CAD and scene scripts
[start]
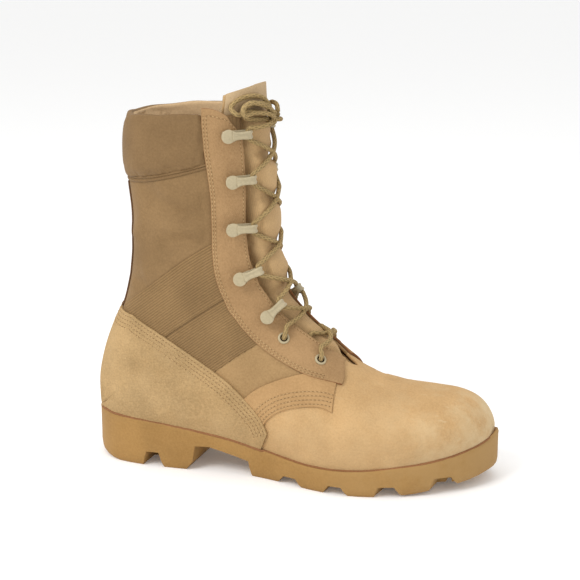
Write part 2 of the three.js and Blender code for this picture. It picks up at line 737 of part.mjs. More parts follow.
// ---------------------------------------------------------------- hooks and eyelets
// Section whose point beside the throat lies at a height.
function sectionAtHeight(side, z, inset) {
  const f = (s) => section(side, s).at(throatEdge(side, s) + inset).z - z;
  return bisect(f, 8.1, TOP_ROW);
}

// Frame on the facing: x towards the throat, y up the facing's edge, z outwards.
function facingFrame(side, z, inset, lift) {
  const s = sectionAtHeight(side, z, inset);
  const d = throatEdge(side, s) + inset;
  const here = section(side, s);
  const n = normalAt(side, s, d);
  const beside = (t) => section(side, t).at(throatEdge(side, t) + inset);
  const y = beside(s + 0.25).sub(beside(s - 0.25));
  y.addScaledVector(n, -y.dot(n)).normalize();
  if (side > 0) y.negate();
  const x = y.clone().cross(n);
  const origin = here.at(d).addScaledVector(n, lift);
  return new THREE.Matrix4().makeBasis(x, y, n).setPosition(origin);
}

function prismAcross(profile, width) {
  const shape = new THREE.Shape(profile.map(([x, z]) => new THREE.Vector2(x, z)));
  const geometry = new THREE.ExtrudeGeometry(shape, { depth: width, bevelEnabled: false });
  geometry.translate(0, 0, -width / 2);
  geometry.rotateX(Math.PI / 2);
  return fromGeometry(geometry);
}

function makeHook() {
  const { plate, open, reach, head } = HOOK;
  const tip = reach - 3.2;
  const high = plate + open;
  const arm = prismAcross([
    [0, 0], [tip + 1, 0], [tip + 3.2, 2], [tip + 3.2, high - 1],
    [tip + 1, high + 1.1], [0, high + 1.1], [0, high], [tip + 0.6, high],
    [tip + 2, high - 1.4], [tip + 2, 2.4], [tip + 0.6, plate], [0, plate],
  ], HOOK.width);
  const disc = (radius, bottom, height) => {
    const g = new THREE.CylinderGeometry(radius, radius, height, 8);
    g.rotateX(Math.PI / 2);
    g.translate(0, 0, bottom + height / 2);
    return fromGeometry(g);
  };
  return arm.add(disc(head / 2, high - 0.2, 1.7)).add(disc(HOOK.base / 2, 0, plate + 0.2));
}

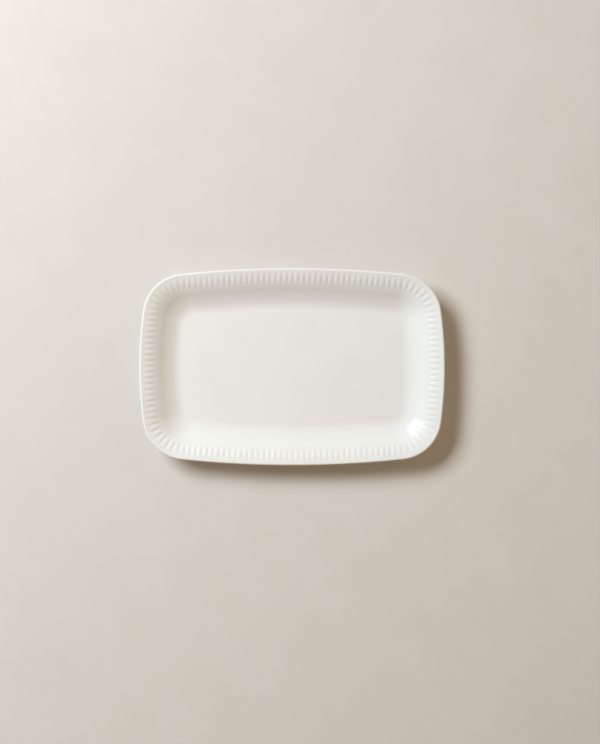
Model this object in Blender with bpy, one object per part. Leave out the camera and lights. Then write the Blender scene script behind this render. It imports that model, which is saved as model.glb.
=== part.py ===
"""China serving platter, modelled at real size in metres with +Z up.

The platter is one fired piece of china.  It has three solids: the pressed body,
the glaze coat that wraps the body from the foot ring over the rim and across
the well, and the glazed panel inside the foot ring.  The foot ring itself is
left bare, and that is what parts the two glazes.

Every solid is a stack of closed rings.  A ring is the platter's outline at some
inset from the rim's outer edge, at some height.  X runs along the length.
"""

from __future__ import annotations

import math
from dataclasses import dataclass, replace
from enum import Enum

import bmesh
import bpy
from mathutils import Vector

# Overall size
LENGTH = 0.330
WIDTH = 0.213
HEIGHT = 0.0256

# Outline seen from above: four bowed sides joined by round corners
LONG_SIDE_RADIUS = 1.145
SHORT_SIDE_RADIUS = 0.453
RIM_CORNER_RADIUS = 0.046
WELL_CORNER_RADIUS = 0.012
FOOT_CORNER_TIGHTENING = 0.5    # corner radius lost per metre of inset inside the well

# Section: a round lip, a falling shoulder, a hollow wall, then a cove into the flat well
WALL_THICKNESS = 0.0048
WALL_TAPER_END = 0.0228         # inset where the wall, thinner at the lip, is full
LIP_RADIUS = 0.0016
WELL_INSET = 0.0449
LIP_SLOPE = math.radians(12.0)
WALL_SLOPE = math.radians(31.0)
COVE_SLOPE = math.radians(20.0)
SHOULDER_RADIUS = 0.067
WALL_RADIUS = 0.069
COVE_RADIUS = 0.029

# Pressed ribs: convex reeds across the shoulder, square to the rim
RIB_COUNT = 143
RIB_START = 0.0044              # inset of the outer rib ends
RIB_END = 0.0174                # inset of the inner rib ends
RIB_HEIGHT = 0.0005             # crest to valley at mid rib
RIB_SHOULDER = 0.22             # half width of a rib's crown, as a share of the pitch
RIB_RINGS = 2                   # ribbed rings between the two rib ends
RIB_SPACING_INSET = 0.0134      # the ribs are equally spaced along this inset
RIB_OFFSET = 0.25               # first valley past the middle of a long side, in pitches

# Foot ring under the well
FOOT_HEIGHT = 0.0052
FOOT_INSET = 0.0470
FOOT_WIDTH = 0.0044
FOOT_DRAFT = 0.0003             # how far each side leans in from top to bottom
FOOT_FILLET = 0.0012
FOOT_EDGE = 0.0004              # edge break either side of the bare land

# Glaze
GLAZE_THICKNESS = 0.0004
GLAZE_CLEARANCE = 0.0003        # gap kept between the glaze and the body
GLAZE_STOP = 0.0008             # the glaze ends this far above the table

# Mesh resolution
LONG_SIDE_STEPS = 3
CORNER_STEPS = 7
SHORT_SIDE_STEPS = 2
LIP_STEPS = 3                   # to the widest point, then again to the crest
SHOULDER_STEPS = 2
WALL_STEPS = 3
COVE_STEPS = 3
FILLET_STEPS = 2

UP = Vector((0.0, 1.0))         # up in the plane of the section
DOWN = Vector((0.0, -1.0))

BISCUIT_COLOUR = (0.78, 0.73, 0.65, 1.0)
GLAZE_COLOUR = (0.84, 0.83, 0.79, 1.0)


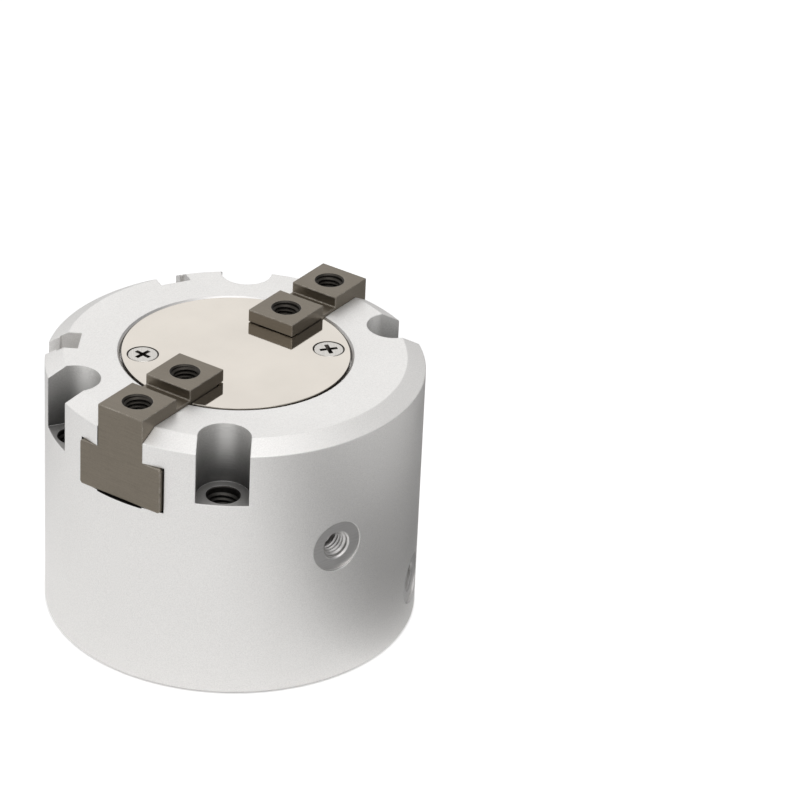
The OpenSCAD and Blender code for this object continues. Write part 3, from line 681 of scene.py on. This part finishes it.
def facing_out(radians, height):
    """A place on the axis at a height, with its Z pointing outwards at that angle."""
    return standing(turn_z(radians), Matrix.Translation((0, 0, height)), Matrix.Rotation(math.pi / 2, 4, "Y"))


def apply_modifier(thing, modifier):
    """Works a modifier into the mesh."""
    with bpy.context.temp_override(object=thing, active_object=thing, selected_objects=[thing]):
        bpy.ops.object.modifier_apply(modifier=modifier.name)


def carve(thing, tools, operation="DIFFERENCE"):
    """Cuts each tool out of a piece, or keeps what they share, and removes the tools."""
    for tool in tools:
        modifier = thing.modifiers.new("Carve", "BOOLEAN")
        modifier.operation = operation
        modifier.solver = "EXACT"
        modifier.object = tool
        modifier.material_mode = "TRANSFER"
        apply_modifier(thing, modifier)
    for tool in tools:
        mesh = tool.data
        bpy.data.objects.remove(tool)
        bpy.data.meshes.remove(mesh)


def break_edges(thing, radius, above=25.0):
    """Rounds every edge of a piece that turns by more than some degrees."""
    modifier = thing.modifiers.new("Break edges", "BEVEL")
    modifier.width = radius
    modifier.segments = 2
    modifier.limit_method = "ANGLE"
    modifier.angle_limit = math.radians(above)
    apply_modifier(thing, modifier)


def smooth(thing, above=28.0):
    """Shades a piece smooth with its sharp edges kept, and keeps its flat faces flat."""
    mesh = thing.data
    mesh.polygons.foreach_set("use_smooth", [True] * len(mesh.polygons))
    mesh.set_sharp_from_angle(angle=math.radians(above))
    modifier = thing.modifiers.new("Even normals", "WEIGHTED_NORMAL")
    modifier.keep_sharp = True
    modifier.weight = 100
    apply_modifier(thing, modifier)


def settle(thing, body, slot_name, *nodes):
    """Smooths a piece, says which body it rides on and hides the CAD nodes that it stands for; slot_name is
    not used.
    """
    smooth(thing)
    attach(thing, body)
    if nodes:
        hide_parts(*nodes)
    return thing


# ---- pieces ----


def housing_blank(sizes):
    """The housing as turned, with its bevelled rim."""
    inset = 0.01 * MM
    r, h = BODY_BOX[1].x - inset, BODY_BOX[1].z
    rim_in, rim_out = (r - sizes.rim_bevel_w, h), (r, h - sizes.rim_bevel_h)
    outline = [(0, 0), (r - sizes.base_bevel, 0), (r, sizes.base_bevel)]
    outline += round_corner((r, 0), rim_out, rim_in, sizes.rim_round)
    outline += round_corner(rim_out, rim_in, (0, h), sizes.rim_round)
    outline += [(0, h)]
    return lambda bm: revolve(bm, outline, sizes.facets)


def cylinder_tool(sizes):
    """Everything that is bored from below: cap seat, ring groove, cylinder, gland and rod hole."""
    lead_w, lead_h = 1.4 * MM, 0.4 * MM
    groove_low, groove_high, seat_high = 1.35 * MM, 3.2 * MM, 8.1 * MM
    cylinder_high, gland_r, gland_high = 27.7 * MM, 9.5 * MM, 32.6 * MM
    rod_r, rod_high = 6.2 * MM, 34.6 * MM
    outline = [
        (0, -CUT), (sizes.seat_r + lead_w, -CUT), (sizes.seat_r, lead_h), (sizes.seat_r, groove_low),
        (sizes.ring_groove_r, groove_low), (sizes.ring_groove_r, groove_high), (sizes.seat_r, groove_high),
        (sizes.seat_r, seat_high), (sizes.bore_r, seat_high), (sizes.bore_r, cylinder_high),
        (gland_r, cylinder_high), (gland_r, gland_high),
        (rod_r, gland_high), (rod_r, rod_high), (0, rod_high),
    ]
    return lambda bm: revolve(bm, outline, facets=180)


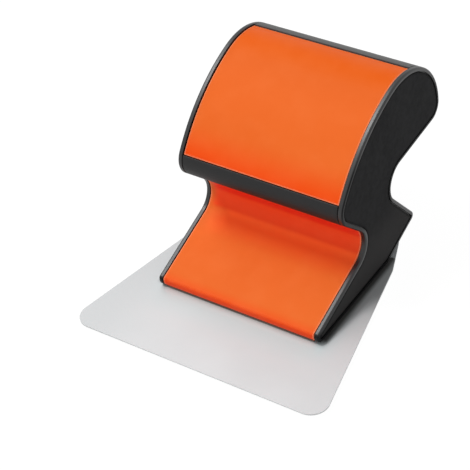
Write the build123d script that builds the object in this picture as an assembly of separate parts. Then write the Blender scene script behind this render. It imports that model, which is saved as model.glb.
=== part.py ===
from build123d import *
from math import acos, atan2, cos, degrees, hypot, radians, sin, sqrt, tan
import os

# Wide-handled spreading tool: a flared stainless blade under a full-width handle.
# Millimetres, +Z up, +Y from the blade's edge towards the back of the handle.
# Side views are drawn as (y, z) with y = 0 at the foot's toe and z = 0 on the blade's
# top face. The finished pieces are moved so that the origin lies on the resting face,
# under the middle of the whole tool's box.

# Blade
blade_thickness = 0.8
blade_front_width = 150.0
blade_flare = 11.8          # degrees that each side runs outwards towards the front
blade_overhang = 39.7       # front edge ahead of the foot's datum
blade_shoulder = 66.4       # here the sides turn further inwards
blade_back_flare = 21.1     # degrees that each side runs outwards behind the shoulder
blade_back = 90.0           # rear edge behind the toe
blade_front_radius = 9.0
blade_shoulder_radius = 12.0
blade_back_radius = 6.0

# Handle across its width
grip_length = 90.9          # the core, between the end caps
cap_thickness = 2.5
cap_round = 1.0             # on the end caps' outer edge
cap_inner_round = 0.3       # on the edge beside the skins

# Side view of the handle: foot
toe = 2.2                   # y of the toe's upright face
toe_radius = 3.6            # from the toe's face round to the sole
ramp_angle = 18.5
ramp_foot = -16.1           # the ramp's line meets the blade here
ramp_round = 2.0            # from the ramp over to the toe's face
heel = 70.0                 # here the foot's underside leaves the blade
heel_radius = 2.0
tail_corner = (99.6, 10.6)
tail_radius = 2.8

# Side view: throats in front and behind, given by the corner that each one rounds off
throat_corner = 60.0        # y on the ramp's line
throat_radius = 10.9
back_throat_corner = (66.9, 51.2)
back_throat_radius = 11.1

# Side view: head, a chain of arcs that run smoothly into each other
lip_centre = (42.7, 58.9)
lip_radius = 11.1
palm_radius = 92.0
crest_centre = (92.5, 64.7)
crest_radius = 36.1
back_radius = 8.6

# Skins that wrap the core: the grips lie flush with the end caps and the panels lie lower
skin_thickness = 2.6        # of the grips
upper_sink = 0.8            # from the grips' faces down to the upper panel's
lower_sink = 0.2            # the same for the lower panel
skin_edge = 0.3             # rounding on the skins' outer edges
skin_gap = 0.1              # between a skin and the core
seam_gap = 0.25             # between neighbouring skins
skin_end_gap = 0.3          # between a skin's end and the end cap
lip_seam_setback = 2.0      # behind the lip's arc, on its underside
palm_seam_setback = 1.3     # down the lip's arc from the palm's
crest_seam_angle = 69.2     # on the crest's arc
toe_seam_setback = 1.2      # behind the toe's arc
heel_seam_setback = 1.6     # behind the heel

# Rails that hold the skins in the core's slots
rail_neck_width = 2.4
rail_neck_depth = 1.4
rail_head_width = 5.0
rail_head_depth = 1.4
rail_gap = 0.15
slot_wall = 1.6

# Core
core_wall = 2.6
web_thickness = 2.0
neck_web = 64.5             # y of the web that stands in the neck
head_web = 97.0             # y of the web that props the head
lip_port_angle = 130.0      # of the screw port in the lip, on the lip's arc
foot_port = 44.0            # y of the port between the nut bars
tail_port = 11.0            # of the last port, from the heel up the tail's underside
port_wall = 1.7             # round each screw port

# Sole, clamp plate and nut bars
gasket_thickness = 1.0
gasket_inset = 1.0          # behind the toe's face and ahead of the heel
gasket_side_inset = 1.0
plate_thickness = 2.5
plate_front = 6.0
plate_back = 80.0
plate_side_inset = 3.0      # from the ends of the grip
plate_corner = 5.0
bar_thickness = 3.0
bar_width = 10.0
bar_end_inset = 3.0
bar_places = (31.0, 57.0)   # y of the front and the rear bar
bar_rib = 1.2               # ribs on the sole beside each bar
bar_gap = 0.2

# Screws
blade_screw_size = 4.0
blade_screw_head = 7.6
blade_screw_pitch = 34.0
blade_screw_count = 3       # in each nut bar
cap_screw_size = 3.9
cap_screw_head = 6.0
cap_screw_length = 16.0
hole_gap = 0.25             # round a shank in a clearance hole
thread_gap = 0.05           # round a shank in its thread
head_sink = 0.1             # heads lie this far below the face
drive_size = 2.5            # across the flats of the hexagon drive
drive_depth = 1.2

# Inlays in the end caps
inlay_recess = 1.1          # depth of the recess that the inlay lies in
inlay_thickness = 0.9
inlay_rim = 1.9             # width of the cap's rim beside the recess
inlay_gap = 0.5             # groove round the inlay
inlay_edge = 0.4            # rounding on the inlay's outer edge


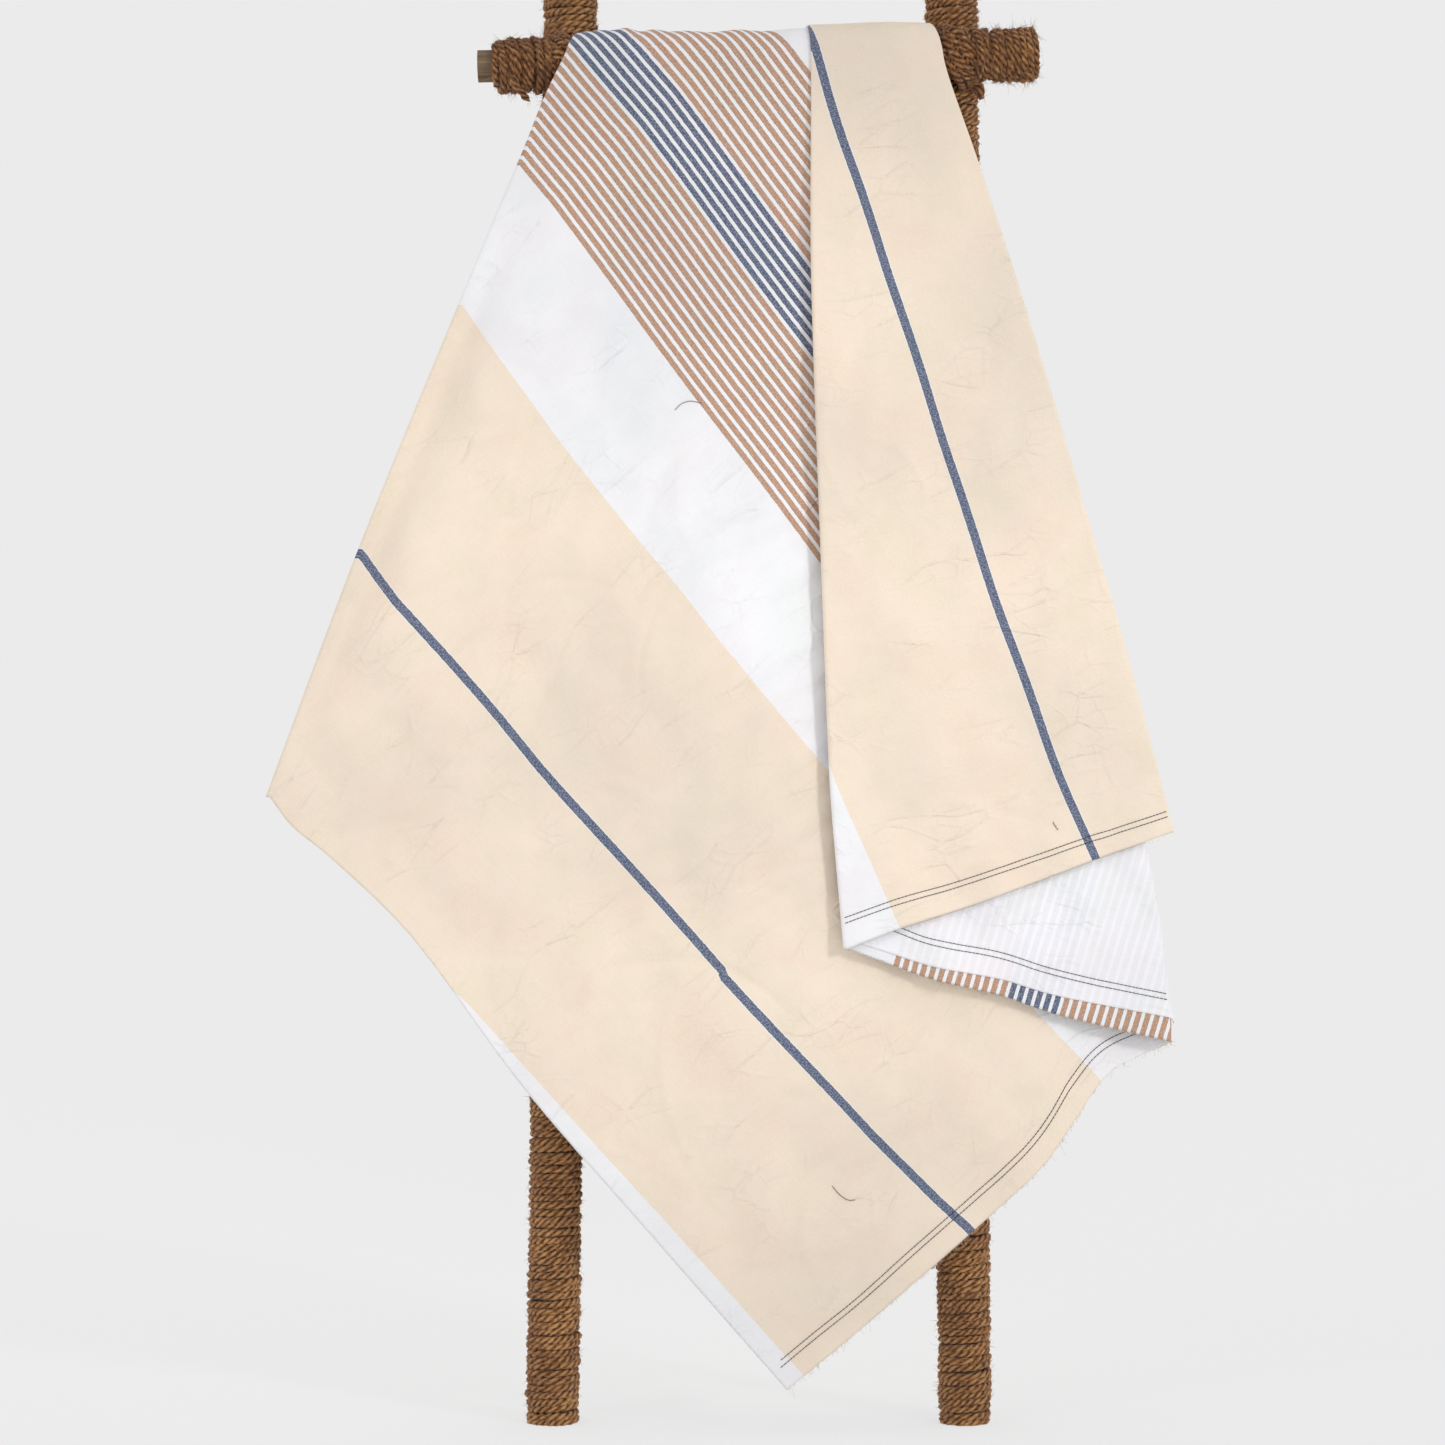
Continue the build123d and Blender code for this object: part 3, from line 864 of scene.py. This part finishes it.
def rope_arrays(path, outward, radius=ROPE):
    """A three-strand rope along a path: vertices, quads, UVs and tones. outward is any way off the path."""
    tangent = unit(np.gradient(path, axis=0))
    side = unit(outward - (outward * tangent).sum(1)[:, None] * tangent)
    other = np.cross(tangent, side)
    length = arc_length(path)
    twist = -math.tau * length / LAY + 0.9 * np.sin(length * 61 + 3 * np.sin(length * 13))
    centres = math.tau * np.arange(STRANDS)[:, None] / STRANDS
    angles = (centres + [-CROWN_ANGLE, CROWN_ANGLE, math.pi / STRANDS]).reshape(1, RING) + twist[:, None]
    thick = radius * (1 + 0.08 * np.sin(length * 130 + 2 * np.sin(length * 37)))
    reach = np.tile([1.0, 1.0, CREVICE], STRANDS) * thick[:, None]
    reach = reach * (1 + rng.normal(0, 0.12, (len(path), RING)))
    order = np.arange(len(path))
    reach = reach * np.clip(np.minimum(order, order[::-1]) / 2.0, 0.05, 1)[:, None]
    verts = path[:, None] + reach[..., None] * around(side, other, angles)
    uvs = np.stack(np.meshgrid(np.linspace(0, 1, RING), length * 12), -1)
    # Crowns get a high tone and crevices a tone near 0, which the rope's material paints as shade; the
    # noise varies it at random.
    tones = np.tile([0.9, 0.9, 0.0], STRANDS) + rng.normal(0, 0.22, (len(path), RING))
    return verts.reshape(-1, 3), grid_quads(len(path), RING, wrap=True), uvs.reshape(-1, 2), tones.ravel()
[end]
## Exercise aim:
Using the data above, transcribe the lines that run from the line with "Model this object" to the line with "with +Z up.", both ends kept, and output nothing else.

## Solution for this task:
Model this object in Blender with bpy, one object per part. Leave out the camera and lights. Then write the Blender scene script behind this render. It imports that model, which is saved as model.glb.
=== part.py ===
"""China serving platter, modelled at real size in metres with +Z up.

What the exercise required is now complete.